The ability of credit unions to grow and serve members is of paramount importance.  Under the terms of the bill, all FCUs approved to add an underserved area may do so, provided they comply with formal reporting requirements that will be evaluated as part of the examination cycle. If they fail to meet these requirements, they may have their membership terminated, which would be an extraordinary penalty. To the extent that this presents a tradeoff, FCUs must consider the burden of the supervisory framework section 204 embeds within the FCU Act, as well as the future cost of reduced agency flexibility.

QUESTION: Are there reporting requirements attached to this section that go beyond the reporting requirements that credit unions now face?

CUNA's Response:

In some ways, this question does not make sense because all credit unions do not currently possess the right to expand to underserved areas and, therefore, have no related reporting requirements. This is a new right and, accordingly, those who exercise it will bear new responsibilities. Having said that, Senator Warren's proposal parallels obligations already imposed on multiple common bond federal credit unions in that it requires the creation of a “significant unmet needs” narrative by the credit union and empowers the NCUA to require periodic service status reporting about the underserved area to “to ensure that the needs of the community are being met.” 12 CFR PART 701, APPENDIX B. A comparison of the language in the Financial Services for the Underserved Act (H.R. 4665), the Congresswoman Gwen Moore legislation that credit union advocates sought to have introduced during the 115th Congress, and the Warren bill language shows identical obligations, with the exception of the Warren bill's last requirement:

MOORE Bill Text: “(C) CREDIT UNION REPORTING REQUIREMENT.—Any Federal credit union which has an application approved under this paragraph shall submit an annual report to the Administration on the number of members of the credit union who are members by reason of such application and the number of offices or facilities maintained by the credit union in the local community, neighborhood, or rural district taken into account by the Board in approving such application.
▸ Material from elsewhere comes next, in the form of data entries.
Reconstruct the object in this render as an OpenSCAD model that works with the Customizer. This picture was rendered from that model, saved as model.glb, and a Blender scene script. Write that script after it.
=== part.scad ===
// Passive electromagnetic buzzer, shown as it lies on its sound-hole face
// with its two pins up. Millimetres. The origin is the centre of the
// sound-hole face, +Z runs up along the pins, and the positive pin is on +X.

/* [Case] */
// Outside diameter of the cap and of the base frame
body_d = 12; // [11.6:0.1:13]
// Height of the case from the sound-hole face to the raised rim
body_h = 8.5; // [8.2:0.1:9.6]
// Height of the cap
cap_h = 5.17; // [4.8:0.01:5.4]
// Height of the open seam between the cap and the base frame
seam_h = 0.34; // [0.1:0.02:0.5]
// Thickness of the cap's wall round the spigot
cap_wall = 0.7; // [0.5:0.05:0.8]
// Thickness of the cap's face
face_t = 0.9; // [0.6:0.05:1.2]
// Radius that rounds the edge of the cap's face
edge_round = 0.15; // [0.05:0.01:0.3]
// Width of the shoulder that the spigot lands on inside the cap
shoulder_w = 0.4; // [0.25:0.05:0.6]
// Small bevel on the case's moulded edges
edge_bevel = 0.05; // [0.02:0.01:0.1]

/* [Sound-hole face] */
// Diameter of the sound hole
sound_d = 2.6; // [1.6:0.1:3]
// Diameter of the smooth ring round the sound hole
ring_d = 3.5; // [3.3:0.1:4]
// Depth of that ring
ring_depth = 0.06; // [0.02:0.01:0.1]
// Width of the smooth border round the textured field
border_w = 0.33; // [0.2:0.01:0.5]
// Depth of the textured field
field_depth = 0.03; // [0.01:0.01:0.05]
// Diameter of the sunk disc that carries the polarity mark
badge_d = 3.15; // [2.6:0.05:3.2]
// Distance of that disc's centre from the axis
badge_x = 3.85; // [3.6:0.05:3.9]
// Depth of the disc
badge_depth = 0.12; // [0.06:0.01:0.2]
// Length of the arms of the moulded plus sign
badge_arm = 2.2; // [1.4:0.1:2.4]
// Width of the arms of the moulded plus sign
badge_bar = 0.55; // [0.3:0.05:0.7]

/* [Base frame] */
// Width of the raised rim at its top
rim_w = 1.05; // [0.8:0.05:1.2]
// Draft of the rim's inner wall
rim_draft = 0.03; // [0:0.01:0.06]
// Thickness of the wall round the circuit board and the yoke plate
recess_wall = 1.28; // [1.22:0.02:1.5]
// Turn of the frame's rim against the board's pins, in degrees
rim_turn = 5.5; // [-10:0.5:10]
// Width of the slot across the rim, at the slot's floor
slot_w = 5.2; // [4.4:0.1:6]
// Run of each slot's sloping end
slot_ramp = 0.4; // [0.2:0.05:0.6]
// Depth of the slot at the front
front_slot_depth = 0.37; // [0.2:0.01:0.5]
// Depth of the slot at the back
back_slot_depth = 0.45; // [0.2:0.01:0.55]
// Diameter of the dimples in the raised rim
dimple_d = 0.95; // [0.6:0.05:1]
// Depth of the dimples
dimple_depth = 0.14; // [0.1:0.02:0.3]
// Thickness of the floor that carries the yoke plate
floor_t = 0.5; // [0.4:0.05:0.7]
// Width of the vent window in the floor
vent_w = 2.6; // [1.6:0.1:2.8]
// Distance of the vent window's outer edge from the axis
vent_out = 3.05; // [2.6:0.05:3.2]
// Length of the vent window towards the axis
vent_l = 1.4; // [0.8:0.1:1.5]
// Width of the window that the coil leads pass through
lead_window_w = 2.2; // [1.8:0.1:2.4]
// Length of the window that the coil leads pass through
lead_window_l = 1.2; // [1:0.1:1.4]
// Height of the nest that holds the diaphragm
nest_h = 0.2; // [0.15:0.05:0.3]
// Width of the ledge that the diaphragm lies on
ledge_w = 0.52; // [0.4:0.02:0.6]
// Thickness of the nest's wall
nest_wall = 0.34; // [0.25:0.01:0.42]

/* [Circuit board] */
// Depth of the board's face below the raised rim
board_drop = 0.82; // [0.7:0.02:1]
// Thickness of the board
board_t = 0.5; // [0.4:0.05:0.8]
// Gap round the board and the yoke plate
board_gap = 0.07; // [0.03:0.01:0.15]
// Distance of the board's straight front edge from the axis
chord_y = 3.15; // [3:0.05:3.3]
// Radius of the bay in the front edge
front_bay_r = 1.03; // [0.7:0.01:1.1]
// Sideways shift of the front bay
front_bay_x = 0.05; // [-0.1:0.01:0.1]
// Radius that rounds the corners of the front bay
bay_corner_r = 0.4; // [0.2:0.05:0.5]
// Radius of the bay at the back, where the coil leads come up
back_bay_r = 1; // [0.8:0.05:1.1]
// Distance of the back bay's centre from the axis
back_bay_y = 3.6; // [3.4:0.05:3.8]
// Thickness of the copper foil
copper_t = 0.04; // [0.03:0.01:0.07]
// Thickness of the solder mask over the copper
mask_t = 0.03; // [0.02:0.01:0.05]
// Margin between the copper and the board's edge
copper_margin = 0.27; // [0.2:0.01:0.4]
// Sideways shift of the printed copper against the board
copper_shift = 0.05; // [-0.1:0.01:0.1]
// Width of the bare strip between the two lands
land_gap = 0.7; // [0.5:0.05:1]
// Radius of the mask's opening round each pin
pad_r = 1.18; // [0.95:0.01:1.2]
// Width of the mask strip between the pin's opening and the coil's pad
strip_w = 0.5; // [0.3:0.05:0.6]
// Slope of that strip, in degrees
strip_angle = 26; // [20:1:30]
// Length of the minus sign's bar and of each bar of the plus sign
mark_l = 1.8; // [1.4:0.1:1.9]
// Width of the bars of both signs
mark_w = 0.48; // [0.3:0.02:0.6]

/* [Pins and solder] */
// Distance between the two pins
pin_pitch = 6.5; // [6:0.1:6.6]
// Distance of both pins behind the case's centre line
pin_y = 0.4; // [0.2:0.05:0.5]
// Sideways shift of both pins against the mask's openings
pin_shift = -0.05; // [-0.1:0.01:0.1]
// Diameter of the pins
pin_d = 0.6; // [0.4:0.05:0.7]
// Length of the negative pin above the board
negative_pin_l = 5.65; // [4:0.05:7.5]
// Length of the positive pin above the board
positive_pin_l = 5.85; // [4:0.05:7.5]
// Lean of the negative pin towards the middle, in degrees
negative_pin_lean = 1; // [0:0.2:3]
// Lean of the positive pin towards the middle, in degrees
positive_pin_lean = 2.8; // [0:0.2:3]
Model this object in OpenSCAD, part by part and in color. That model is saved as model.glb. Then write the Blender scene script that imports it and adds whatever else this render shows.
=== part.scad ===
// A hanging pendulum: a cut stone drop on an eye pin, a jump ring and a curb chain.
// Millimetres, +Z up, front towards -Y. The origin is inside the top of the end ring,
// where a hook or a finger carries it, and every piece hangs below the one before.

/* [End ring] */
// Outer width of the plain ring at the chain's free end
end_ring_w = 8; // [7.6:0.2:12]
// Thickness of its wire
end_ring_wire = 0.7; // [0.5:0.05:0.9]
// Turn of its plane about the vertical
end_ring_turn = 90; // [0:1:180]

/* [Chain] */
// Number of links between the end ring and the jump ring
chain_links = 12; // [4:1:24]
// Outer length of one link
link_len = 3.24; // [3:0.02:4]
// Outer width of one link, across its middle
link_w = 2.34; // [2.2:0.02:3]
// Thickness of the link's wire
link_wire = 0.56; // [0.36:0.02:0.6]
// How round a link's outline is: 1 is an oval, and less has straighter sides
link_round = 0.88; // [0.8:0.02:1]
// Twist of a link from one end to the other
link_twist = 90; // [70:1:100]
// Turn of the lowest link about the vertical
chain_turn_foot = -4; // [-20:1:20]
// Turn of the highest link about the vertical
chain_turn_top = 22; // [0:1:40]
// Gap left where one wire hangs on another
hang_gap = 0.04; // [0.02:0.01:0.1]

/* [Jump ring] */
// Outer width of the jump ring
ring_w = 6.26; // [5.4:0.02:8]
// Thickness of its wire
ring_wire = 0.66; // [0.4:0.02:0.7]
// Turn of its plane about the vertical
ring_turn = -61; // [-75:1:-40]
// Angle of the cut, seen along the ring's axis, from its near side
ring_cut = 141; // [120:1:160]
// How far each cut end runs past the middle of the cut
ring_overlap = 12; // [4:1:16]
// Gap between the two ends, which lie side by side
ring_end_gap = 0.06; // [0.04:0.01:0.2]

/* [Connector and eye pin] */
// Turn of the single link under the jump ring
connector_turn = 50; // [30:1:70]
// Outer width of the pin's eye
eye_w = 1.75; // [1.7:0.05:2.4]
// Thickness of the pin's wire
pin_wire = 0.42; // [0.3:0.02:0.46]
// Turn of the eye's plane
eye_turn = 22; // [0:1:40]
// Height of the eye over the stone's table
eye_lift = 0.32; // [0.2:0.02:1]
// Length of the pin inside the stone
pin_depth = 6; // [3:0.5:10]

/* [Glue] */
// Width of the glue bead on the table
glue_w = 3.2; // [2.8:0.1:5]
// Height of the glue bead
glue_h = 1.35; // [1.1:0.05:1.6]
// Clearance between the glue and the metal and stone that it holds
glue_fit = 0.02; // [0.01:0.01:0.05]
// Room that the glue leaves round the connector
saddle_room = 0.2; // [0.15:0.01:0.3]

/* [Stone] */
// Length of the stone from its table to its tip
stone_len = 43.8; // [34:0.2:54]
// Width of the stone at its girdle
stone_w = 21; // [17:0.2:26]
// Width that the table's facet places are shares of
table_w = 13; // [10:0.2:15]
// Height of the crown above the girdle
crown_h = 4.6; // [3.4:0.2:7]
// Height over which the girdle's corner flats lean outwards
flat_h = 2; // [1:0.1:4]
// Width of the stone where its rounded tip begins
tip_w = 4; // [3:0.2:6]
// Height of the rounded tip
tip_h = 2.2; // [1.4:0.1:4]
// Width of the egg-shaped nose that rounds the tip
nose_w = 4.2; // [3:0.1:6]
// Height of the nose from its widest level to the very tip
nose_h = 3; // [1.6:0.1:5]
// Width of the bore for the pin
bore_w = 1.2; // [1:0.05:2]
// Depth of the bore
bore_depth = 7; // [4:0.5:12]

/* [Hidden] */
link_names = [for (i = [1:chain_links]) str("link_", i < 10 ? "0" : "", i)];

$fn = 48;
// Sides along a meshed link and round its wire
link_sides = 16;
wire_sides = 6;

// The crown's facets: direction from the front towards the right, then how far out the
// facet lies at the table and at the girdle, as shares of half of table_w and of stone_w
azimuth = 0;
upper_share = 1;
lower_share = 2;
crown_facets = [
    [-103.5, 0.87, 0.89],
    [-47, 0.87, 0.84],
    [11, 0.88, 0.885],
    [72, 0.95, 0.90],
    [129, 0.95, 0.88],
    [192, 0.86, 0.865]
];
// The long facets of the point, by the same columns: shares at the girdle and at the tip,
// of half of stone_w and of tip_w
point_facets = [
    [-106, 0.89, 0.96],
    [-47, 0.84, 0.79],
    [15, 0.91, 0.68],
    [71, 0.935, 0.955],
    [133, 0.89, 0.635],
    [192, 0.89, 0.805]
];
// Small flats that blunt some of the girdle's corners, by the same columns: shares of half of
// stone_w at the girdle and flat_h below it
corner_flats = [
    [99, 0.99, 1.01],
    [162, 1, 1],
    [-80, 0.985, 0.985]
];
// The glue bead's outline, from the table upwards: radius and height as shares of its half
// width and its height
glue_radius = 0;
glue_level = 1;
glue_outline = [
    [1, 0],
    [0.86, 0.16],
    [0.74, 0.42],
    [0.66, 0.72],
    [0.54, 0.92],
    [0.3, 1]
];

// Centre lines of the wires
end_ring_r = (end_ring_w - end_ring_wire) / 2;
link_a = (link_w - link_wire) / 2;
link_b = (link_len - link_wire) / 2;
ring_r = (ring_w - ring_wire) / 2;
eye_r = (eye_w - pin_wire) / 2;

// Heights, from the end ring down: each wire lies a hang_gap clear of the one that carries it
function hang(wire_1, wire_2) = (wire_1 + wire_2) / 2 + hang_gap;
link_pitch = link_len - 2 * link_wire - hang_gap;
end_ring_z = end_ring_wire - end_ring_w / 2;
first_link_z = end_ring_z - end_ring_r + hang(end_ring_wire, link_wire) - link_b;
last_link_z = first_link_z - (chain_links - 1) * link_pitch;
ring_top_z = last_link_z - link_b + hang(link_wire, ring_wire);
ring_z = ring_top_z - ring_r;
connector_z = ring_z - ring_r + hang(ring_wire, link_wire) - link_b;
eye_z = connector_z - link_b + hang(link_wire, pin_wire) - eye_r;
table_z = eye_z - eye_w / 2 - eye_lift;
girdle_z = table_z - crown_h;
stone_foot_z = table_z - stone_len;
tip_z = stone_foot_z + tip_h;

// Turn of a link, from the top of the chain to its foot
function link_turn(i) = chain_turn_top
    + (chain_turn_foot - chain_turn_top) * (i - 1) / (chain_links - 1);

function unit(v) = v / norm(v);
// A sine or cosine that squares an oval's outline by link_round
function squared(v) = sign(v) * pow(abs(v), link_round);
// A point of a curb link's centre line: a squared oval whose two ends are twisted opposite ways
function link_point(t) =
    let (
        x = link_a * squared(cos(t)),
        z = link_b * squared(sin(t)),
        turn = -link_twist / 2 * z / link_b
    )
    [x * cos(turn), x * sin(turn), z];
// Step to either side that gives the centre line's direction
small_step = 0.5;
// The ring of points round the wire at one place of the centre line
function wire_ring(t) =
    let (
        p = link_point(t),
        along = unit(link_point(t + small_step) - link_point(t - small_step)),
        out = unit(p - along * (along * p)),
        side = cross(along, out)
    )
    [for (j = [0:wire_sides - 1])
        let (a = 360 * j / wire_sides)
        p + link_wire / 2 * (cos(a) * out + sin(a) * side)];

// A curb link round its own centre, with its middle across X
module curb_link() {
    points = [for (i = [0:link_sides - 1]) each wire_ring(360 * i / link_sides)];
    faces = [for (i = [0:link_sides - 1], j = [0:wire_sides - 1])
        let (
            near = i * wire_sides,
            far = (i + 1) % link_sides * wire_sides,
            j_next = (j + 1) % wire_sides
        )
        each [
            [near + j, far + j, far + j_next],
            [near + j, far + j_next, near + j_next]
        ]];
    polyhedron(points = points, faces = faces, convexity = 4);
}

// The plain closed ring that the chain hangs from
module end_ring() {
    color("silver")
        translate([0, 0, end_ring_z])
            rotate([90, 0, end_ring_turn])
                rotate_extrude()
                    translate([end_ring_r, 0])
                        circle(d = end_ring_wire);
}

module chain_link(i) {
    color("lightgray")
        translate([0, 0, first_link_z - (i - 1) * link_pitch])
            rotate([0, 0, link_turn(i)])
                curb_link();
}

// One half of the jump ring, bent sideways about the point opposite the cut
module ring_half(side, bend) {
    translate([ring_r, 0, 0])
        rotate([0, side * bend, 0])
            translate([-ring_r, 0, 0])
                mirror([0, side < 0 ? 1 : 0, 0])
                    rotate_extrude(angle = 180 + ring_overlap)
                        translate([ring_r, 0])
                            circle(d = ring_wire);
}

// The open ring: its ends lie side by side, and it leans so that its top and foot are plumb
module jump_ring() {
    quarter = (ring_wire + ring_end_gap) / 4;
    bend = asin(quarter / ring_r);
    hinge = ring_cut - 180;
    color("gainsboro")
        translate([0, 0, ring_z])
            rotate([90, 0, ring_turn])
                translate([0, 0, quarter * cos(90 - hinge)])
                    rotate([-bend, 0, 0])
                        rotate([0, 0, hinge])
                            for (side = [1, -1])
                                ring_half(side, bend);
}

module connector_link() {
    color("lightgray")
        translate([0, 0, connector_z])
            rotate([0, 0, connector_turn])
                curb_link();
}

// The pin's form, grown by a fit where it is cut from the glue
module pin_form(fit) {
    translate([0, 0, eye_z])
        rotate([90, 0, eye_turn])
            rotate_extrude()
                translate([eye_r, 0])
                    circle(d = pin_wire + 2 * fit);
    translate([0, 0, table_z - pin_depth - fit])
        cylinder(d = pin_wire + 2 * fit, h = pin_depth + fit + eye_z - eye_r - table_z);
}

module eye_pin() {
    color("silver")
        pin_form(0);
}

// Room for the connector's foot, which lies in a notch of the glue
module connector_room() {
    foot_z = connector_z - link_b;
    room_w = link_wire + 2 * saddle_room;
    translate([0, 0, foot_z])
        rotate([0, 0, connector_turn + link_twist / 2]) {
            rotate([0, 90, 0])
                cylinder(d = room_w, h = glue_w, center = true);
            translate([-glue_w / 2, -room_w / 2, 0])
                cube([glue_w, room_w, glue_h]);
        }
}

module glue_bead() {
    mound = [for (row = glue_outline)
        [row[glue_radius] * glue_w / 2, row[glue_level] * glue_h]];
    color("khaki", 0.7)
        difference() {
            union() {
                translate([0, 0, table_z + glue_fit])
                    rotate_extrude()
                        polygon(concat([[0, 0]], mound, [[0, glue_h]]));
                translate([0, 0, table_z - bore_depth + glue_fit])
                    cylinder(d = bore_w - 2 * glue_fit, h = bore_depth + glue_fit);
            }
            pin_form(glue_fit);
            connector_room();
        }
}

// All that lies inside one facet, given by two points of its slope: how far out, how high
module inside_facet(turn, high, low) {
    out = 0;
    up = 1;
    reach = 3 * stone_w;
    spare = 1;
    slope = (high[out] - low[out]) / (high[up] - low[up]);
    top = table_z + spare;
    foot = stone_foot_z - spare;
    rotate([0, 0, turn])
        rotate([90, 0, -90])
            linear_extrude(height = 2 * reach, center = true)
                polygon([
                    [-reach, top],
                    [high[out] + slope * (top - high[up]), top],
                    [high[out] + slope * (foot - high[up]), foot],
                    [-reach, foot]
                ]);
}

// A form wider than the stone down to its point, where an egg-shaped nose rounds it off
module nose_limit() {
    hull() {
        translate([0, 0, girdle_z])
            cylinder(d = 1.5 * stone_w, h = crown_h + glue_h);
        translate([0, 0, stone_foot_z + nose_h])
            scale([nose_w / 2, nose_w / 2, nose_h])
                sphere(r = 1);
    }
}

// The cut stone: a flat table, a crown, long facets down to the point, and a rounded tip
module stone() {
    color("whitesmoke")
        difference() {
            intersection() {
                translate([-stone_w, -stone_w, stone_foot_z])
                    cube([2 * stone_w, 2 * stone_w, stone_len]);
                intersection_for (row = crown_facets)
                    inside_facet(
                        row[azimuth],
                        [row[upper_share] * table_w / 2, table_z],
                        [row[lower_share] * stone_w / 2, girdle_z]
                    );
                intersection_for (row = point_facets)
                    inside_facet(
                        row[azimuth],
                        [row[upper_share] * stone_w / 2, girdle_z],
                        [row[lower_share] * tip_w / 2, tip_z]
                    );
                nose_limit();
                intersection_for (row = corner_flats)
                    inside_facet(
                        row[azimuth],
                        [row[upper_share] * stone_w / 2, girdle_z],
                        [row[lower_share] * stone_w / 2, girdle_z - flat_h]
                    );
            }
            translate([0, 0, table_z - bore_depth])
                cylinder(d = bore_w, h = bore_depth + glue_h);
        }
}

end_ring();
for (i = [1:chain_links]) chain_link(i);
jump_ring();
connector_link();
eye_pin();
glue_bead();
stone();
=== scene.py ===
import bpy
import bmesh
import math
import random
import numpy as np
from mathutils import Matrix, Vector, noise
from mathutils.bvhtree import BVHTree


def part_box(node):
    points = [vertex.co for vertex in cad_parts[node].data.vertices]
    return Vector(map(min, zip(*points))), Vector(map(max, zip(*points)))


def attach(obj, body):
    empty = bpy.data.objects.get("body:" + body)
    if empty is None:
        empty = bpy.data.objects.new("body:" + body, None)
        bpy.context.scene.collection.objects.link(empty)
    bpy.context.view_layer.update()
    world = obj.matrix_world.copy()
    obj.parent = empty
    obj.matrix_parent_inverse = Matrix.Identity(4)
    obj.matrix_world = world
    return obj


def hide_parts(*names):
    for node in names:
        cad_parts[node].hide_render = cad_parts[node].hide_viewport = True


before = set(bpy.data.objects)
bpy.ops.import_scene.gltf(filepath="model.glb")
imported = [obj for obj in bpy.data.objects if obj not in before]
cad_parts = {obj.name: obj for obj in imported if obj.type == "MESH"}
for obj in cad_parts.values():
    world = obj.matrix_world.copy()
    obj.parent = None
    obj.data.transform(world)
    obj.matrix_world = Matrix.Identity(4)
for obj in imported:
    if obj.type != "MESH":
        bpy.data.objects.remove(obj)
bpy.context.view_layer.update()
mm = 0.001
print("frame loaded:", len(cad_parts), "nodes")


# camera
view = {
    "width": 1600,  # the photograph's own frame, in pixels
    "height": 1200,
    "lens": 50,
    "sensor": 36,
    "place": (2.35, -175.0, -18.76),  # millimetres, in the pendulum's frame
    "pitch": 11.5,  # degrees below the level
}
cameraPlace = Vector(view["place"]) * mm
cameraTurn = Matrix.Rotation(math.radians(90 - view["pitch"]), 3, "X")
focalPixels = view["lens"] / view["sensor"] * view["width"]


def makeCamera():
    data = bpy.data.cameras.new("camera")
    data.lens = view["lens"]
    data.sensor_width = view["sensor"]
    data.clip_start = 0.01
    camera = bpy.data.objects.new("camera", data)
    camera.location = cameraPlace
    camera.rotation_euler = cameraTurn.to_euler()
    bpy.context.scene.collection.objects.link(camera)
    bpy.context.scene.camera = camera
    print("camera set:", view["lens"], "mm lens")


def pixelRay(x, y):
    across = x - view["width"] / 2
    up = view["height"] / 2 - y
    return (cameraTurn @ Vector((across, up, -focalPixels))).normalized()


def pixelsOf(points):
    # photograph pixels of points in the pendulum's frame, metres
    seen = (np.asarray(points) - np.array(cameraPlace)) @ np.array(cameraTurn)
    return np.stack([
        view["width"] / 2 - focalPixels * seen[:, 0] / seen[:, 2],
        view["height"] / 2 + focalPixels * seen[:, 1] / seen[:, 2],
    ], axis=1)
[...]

WARREN Bill Text: ''(C) CREDIT UNION REPORTING REQUIREMENT. —Any Federal credit union that has an application approved under this paragraph shall, as part of the ordinary course of the examination cycle and supervision process, submit a report to the Administration that includes— ''(i) the number of members of the credit union who are members by reason of the application; ''(ii) the number of offices or facilities maintained by the credit union in the local community, neighborhood, or rural district taken into account by the Board in approving the application; and ''(iii) evidence, as specified by the Board by regulation, demonstrating compliance by the credit union with the significant unmet needs plan submitted by the credit union under subsection (h)(1), as specified by the Administration.

Though some have asserted that the Warren bill's last requirement, which imposes an obligation on the credit union to prove to NCUA that it is complying with the unmet needs plan, is brand new, that assertion is incorrect. It is important to remember that the NCUA's existing regulations already require a credit union to report to NCUA about its services in the underserved area in order to ensure the NCUA that the needs of the community are being met. Thus, multiple common bond federal credit unions already have the obligation to provide the NCUA with evidence on this matter.

Some have also suggested the bill's provision granting the NCUA authority to revoke a credit union's charter for failing to comply with a significant unmet needs plan is a new grant of authority. This assertion is also incorrect. Under existing statute, specifically 12 USC §1766 (b)(1), the Board already “may suspend or revoke the charter of any Federal credit union…upon its finding that the organization … has violated any of the provisions of its charter, its bylaws, this Act [12 USCS §§ 1751 et seq.], or any regulations issued thereunder.”

NAFCU's Response:

This bill adds regulatory burden. The specific “evidence of compliance” required in the reports would be dictated by future NCUA regulation if the bill were to pass, which is unlikely. Currently, reports regarding unmet needs plans are discretionary—except when a credit union has added an underserved area and wants to add another one—and not an explicit fixture of the examination cycle. The new language limits the NCUA's supervisory discretion by making formal reports an examination requirement and introducing an evidentiary component.

QUESTION: If there are additional reporting requirements, how onerous are they in your view?

CUNA's Response:

N/A. Please see response to previous question.

NAFCU's Response:

This bill will have real costs. An examination requirement for credit unions to report evidence of compliance is serious. There is a reason why bankers oppose their own CRA.  Depending on the size of the credit union and staff resources, those costs may be significant. The credit union industry would also be paying a price in terms of reduced agency flexibility and we would be open to more frivolous banker attacks due to the public hearing provisions and public reporting requirements.

QUESTION: Is the bill fair to credit unions? Why or why not?

CUNA's Response:

YES. CUNA believes that Senator Warren's bill recognizes that credit unions should not be subject to the same requirements applied to banks and other non-bank mortgage originators due to their inherent structure, statutory restrictions, and history of providing access to financial products and services to underserved communities. A bill that fairly recognizes those distinctions would not extend the Community Reinvestment Act to apply to credit unions. That is the result accomplished by Senator Warren's new legislation.

NAFCU's Response:

Credit unions should not be subject to CRA or CRA-like requirements.  The bill creates a statutory means for measuring service and gives NCUA the explicit authority to terminate membership of the credit unions. For us, there is no compromise or trade-off.  We support credit unions serving underserved areas, without new statutory burdens.